(Modeling code records)
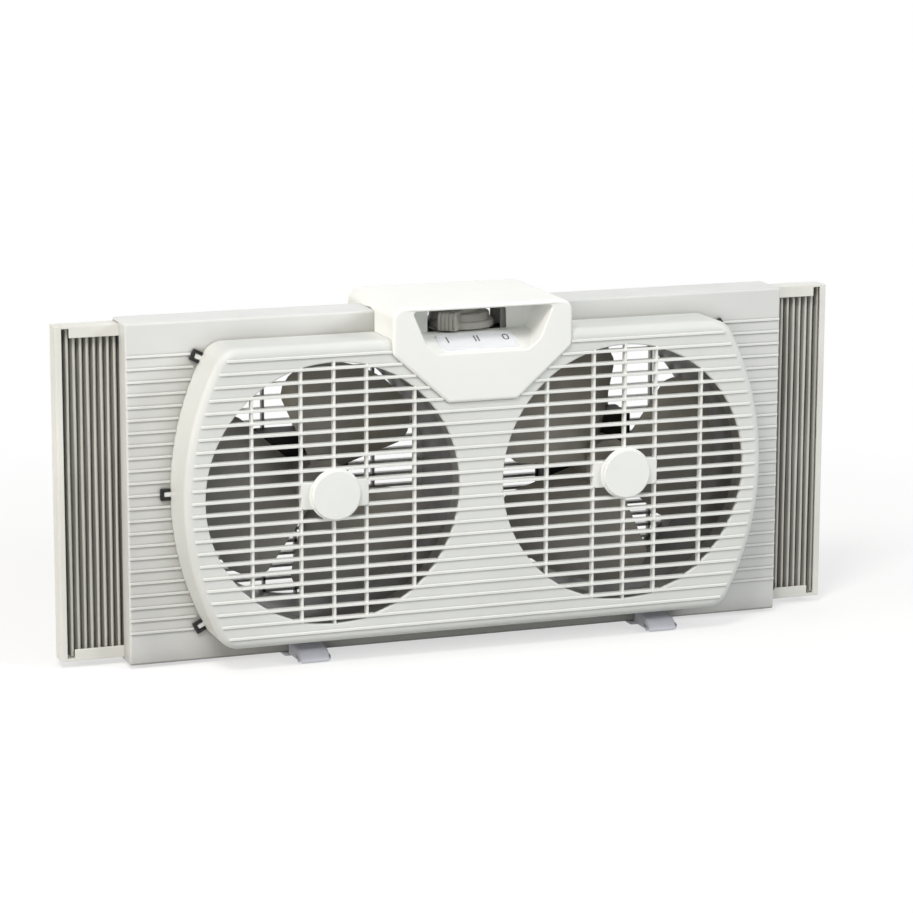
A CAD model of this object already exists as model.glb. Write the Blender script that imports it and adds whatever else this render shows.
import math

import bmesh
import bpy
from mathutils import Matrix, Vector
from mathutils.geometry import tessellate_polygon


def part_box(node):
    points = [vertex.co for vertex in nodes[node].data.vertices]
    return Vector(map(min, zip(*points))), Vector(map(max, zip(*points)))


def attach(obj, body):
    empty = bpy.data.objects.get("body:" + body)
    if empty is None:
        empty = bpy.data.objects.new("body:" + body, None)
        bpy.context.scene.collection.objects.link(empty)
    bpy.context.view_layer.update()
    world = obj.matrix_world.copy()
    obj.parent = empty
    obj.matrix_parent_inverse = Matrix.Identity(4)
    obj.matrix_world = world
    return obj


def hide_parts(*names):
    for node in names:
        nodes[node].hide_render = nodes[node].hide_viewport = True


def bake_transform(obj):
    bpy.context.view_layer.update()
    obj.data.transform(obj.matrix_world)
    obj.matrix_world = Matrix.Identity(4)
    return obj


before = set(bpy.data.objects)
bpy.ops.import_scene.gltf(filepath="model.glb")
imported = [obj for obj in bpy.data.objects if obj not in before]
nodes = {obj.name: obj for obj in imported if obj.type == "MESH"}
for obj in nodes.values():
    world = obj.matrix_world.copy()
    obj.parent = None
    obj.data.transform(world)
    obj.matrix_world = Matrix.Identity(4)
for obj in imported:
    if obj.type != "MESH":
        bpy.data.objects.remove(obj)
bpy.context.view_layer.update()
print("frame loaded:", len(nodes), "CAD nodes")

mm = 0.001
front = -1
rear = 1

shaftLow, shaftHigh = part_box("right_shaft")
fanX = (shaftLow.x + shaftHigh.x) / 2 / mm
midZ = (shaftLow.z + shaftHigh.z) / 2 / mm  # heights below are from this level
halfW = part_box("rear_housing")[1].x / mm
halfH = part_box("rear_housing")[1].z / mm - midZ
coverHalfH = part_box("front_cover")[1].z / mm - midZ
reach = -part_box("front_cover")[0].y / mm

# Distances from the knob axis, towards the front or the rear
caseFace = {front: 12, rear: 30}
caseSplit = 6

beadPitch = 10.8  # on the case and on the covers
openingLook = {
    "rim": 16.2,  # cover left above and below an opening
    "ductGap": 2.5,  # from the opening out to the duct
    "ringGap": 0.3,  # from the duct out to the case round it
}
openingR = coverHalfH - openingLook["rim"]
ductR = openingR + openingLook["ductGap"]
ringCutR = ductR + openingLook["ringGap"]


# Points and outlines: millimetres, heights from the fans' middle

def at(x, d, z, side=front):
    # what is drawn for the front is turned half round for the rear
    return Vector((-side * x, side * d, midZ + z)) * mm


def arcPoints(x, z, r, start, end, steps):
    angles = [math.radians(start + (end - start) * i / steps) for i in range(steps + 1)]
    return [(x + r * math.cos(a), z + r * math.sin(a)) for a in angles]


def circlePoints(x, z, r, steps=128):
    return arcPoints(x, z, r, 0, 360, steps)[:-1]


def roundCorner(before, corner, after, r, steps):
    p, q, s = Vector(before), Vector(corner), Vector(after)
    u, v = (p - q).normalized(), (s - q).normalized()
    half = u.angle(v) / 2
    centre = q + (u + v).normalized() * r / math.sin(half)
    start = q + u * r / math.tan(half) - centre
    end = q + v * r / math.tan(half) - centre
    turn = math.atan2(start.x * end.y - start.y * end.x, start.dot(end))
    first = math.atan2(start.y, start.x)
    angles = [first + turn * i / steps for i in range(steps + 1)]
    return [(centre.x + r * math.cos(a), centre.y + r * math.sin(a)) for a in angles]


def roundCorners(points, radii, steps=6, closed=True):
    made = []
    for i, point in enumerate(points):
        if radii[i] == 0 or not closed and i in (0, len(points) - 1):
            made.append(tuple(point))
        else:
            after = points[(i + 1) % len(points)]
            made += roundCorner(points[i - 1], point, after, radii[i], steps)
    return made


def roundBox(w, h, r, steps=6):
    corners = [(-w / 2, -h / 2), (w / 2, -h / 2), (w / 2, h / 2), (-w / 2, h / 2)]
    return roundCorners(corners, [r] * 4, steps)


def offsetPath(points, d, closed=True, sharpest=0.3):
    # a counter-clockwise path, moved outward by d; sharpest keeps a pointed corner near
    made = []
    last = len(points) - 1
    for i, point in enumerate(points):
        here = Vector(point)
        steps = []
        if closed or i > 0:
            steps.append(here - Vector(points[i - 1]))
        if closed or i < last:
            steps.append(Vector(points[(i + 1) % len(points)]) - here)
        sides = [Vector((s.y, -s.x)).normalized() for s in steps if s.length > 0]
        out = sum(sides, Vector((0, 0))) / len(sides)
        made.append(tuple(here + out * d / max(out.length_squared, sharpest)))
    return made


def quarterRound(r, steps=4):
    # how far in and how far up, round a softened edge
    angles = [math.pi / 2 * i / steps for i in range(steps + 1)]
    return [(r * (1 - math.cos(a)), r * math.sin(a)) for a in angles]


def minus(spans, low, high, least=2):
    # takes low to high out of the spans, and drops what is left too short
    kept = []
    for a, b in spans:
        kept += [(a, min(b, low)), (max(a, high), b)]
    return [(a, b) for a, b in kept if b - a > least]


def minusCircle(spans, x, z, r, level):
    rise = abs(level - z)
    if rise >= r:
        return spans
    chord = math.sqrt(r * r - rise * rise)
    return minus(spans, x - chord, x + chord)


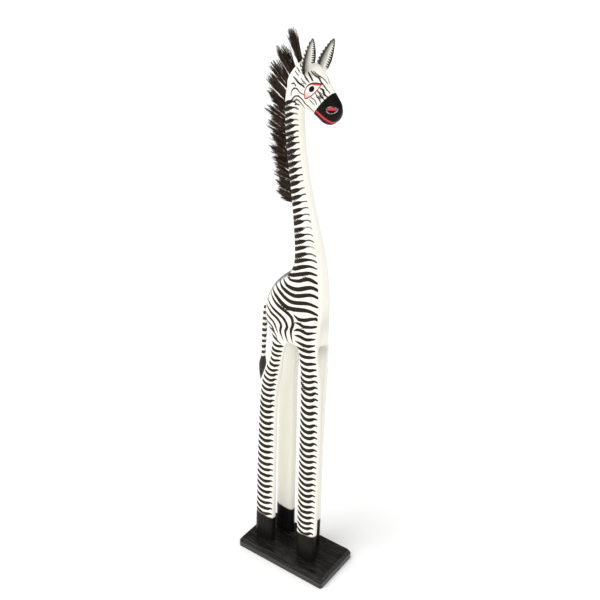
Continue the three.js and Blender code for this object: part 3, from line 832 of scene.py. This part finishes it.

» **INSTRUCTIONS TO FOLLOW**: Output the listing above word for word.

» **EXERCISE ANSWER**:
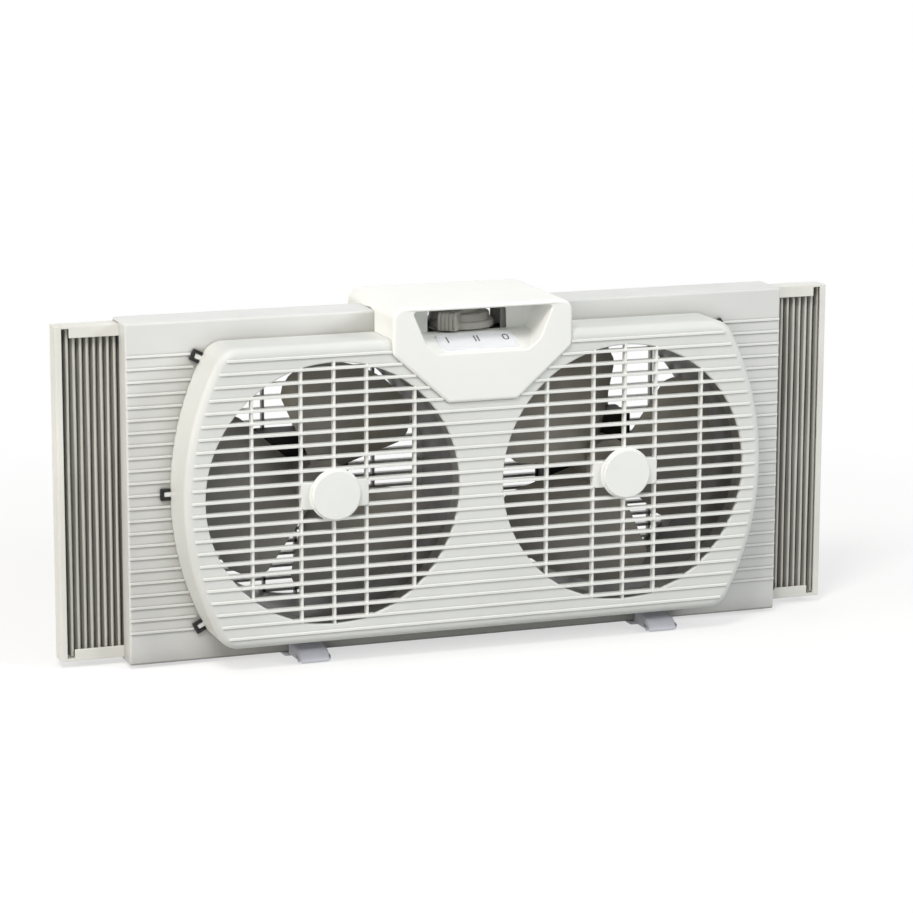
A CAD model of this object already exists as model.glb. Write the Blender script that imports it and adds whatever else this render shows.
import math

import bmesh
import bpy
from mathutils import Matrix, Vector
from mathutils.geometry import tessellate_polygon


def part_box(node):
    points = [vertex.co for vertex in nodes[node].data.vertices]
    return Vector(map(min, zip(*points))), Vector(map(max, zip(*points)))


def attach(obj, body):
    empty = bpy.data.objects.get("body:" + body)
    if empty is None:
        empty = bpy.data.objects.new("body:" + body, None)
        bpy.context.scene.collection.objects.link(empty)
    bpy.context.view_layer.update()
    world = obj.matrix_world.copy()
    obj.parent = empty
    obj.matrix_parent_inverse = Matrix.Identity(4)
    obj.matrix_world = world
    return obj


def hide_parts(*names):
    for node in names:
        nodes[node].hide_render = nodes[node].hide_viewport = True


def bake_transform(obj):
    bpy.context.view_layer.update()
    obj.data.transform(obj.matrix_world)
    obj.matrix_world = Matrix.Identity(4)
    return obj


before = set(bpy.data.objects)
bpy.ops.import_scene.gltf(filepath="model.glb")
imported = [obj for obj in bpy.data.objects if obj not in before]
nodes = {obj.name: obj for obj in imported if obj.type == "MESH"}
for obj in nodes.values():
    world = obj.matrix_world.copy()
    obj.parent = None
    obj.data.transform(world)
    obj.matrix_world = Matrix.Identity(4)
for obj in imported:
    if obj.type != "MESH":
        bpy.data.objects.remove(obj)
bpy.context.view_layer.update()
print("frame loaded:", len(nodes), "CAD nodes")

mm = 0.001
front = -1
rear = 1

shaftLow, shaftHigh = part_box("right_shaft")
fanX = (shaftLow.x + shaftHigh.x) / 2 / mm
midZ = (shaftLow.z + shaftHigh.z) / 2 / mm  # heights below are from this level
halfW = part_box("rear_housing")[1].x / mm
halfH = part_box("rear_housing")[1].z / mm - midZ
coverHalfH = part_box("front_cover")[1].z / mm - midZ
reach = -part_box("front_cover")[0].y / mm

# Distances from the knob axis, towards the front or the rear
caseFace = {front: 12, rear: 30}
caseSplit = 6

beadPitch = 10.8  # on the case and on the covers
openingLook = {
    "rim": 16.2,  # cover left above and below an opening
    "ductGap": 2.5,  # from the opening out to the duct
    "ringGap": 0.3,  # from the duct out to the case round it
}
openingR = coverHalfH - openingLook["rim"]
ductR = openingR + openingLook["ductGap"]
ringCutR = ductR + openingLook["ringGap"]


# Points and outlines: millimetres, heights from the fans' middle

def at(x, d, z, side=front):
    # what is drawn for the front is turned half round for the rear
    return Vector((-side * x, side * d, midZ + z)) * mm


def arcPoints(x, z, r, start, end, steps):
    angles = [math.radians(start + (end - start) * i / steps) for i in range(steps + 1)]
    return [(x + r * math.cos(a), z + r * math.sin(a)) for a in angles]


def circlePoints(x, z, r, steps=128):
    return arcPoints(x, z, r, 0, 360, steps)[:-1]


def roundCorner(before, corner, after, r, steps):
    p, q, s = Vector(before), Vector(corner), Vector(after)
    u, v = (p - q).normalized(), (s - q).normalized()
    half = u.angle(v) / 2
    centre = q + (u + v).normalized() * r / math.sin(half)
    start = q + u * r / math.tan(half) - centre
    end = q + v * r / math.tan(half) - centre
    turn = math.atan2(start.x * end.y - start.y * end.x, start.dot(end))
    first = math.atan2(start.y, start.x)
    angles = [first + turn * i / steps for i in range(steps + 1)]
    return [(centre.x + r * math.cos(a), centre.y + r * math.sin(a)) for a in angles]


def roundCorners(points, radii, steps=6, closed=True):
    made = []
    for i, point in enumerate(points):
        if radii[i] == 0 or not closed and i in (0, len(points) - 1):
            made.append(tuple(point))
        else:
            after = points[(i + 1) % len(points)]
            made += roundCorner(points[i - 1], point, after, radii[i], steps)
    return made


def roundBox(w, h, r, steps=6):
    corners = [(-w / 2, -h / 2), (w / 2, -h / 2), (w / 2, h / 2), (-w / 2, h / 2)]
    return roundCorners(corners, [r] * 4, steps)


def offsetPath(points, d, closed=True, sharpest=0.3):
    # a counter-clockwise path, moved outward by d; sharpest keeps a pointed corner near
    made = []
    last = len(points) - 1
    for i, point in enumerate(points):
        here = Vector(point)
        steps = []
        if closed or i > 0:
            steps.append(here - Vector(points[i - 1]))
        if closed or i < last:
            steps.append(Vector(points[(i + 1) % len(points)]) - here)
        sides = [Vector((s.y, -s.x)).normalized() for s in steps if s.length > 0]
        out = sum(sides, Vector((0, 0))) / len(sides)
        made.append(tuple(here + out * d / max(out.length_squared, sharpest)))
    return made


def quarterRound(r, steps=4):
    # how far in and how far up, round a softened edge
    angles = [math.pi / 2 * i / steps for i in range(steps + 1)]
    return [(r * (1 - math.cos(a)), r * math.sin(a)) for a in angles]


def minus(spans, low, high, least=2):
    # takes low to high out of the spans, and drops what is left too short
    kept = []
    for a, b in spans:
        kept += [(a, min(b, low)), (max(a, high), b)]
    return [(a, b) for a, b in kept if b - a > least]


def minusCircle(spans, x, z, r, level):
    rise = abs(level - z)
    if rise >= r:
        return spans
    chord = math.sqrt(r * r - rise * rise)
    return minus(spans, x - chord, x + chord)


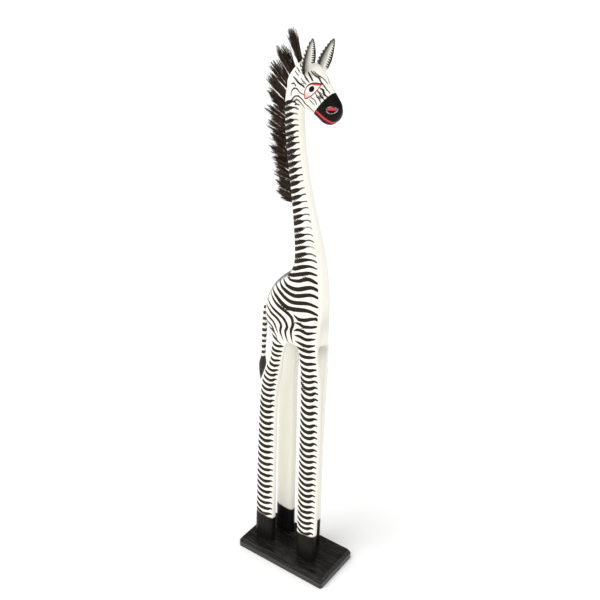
Continue the three.js and Blender code for this object: part 3, from line 832 of scene.py. This part finishes it.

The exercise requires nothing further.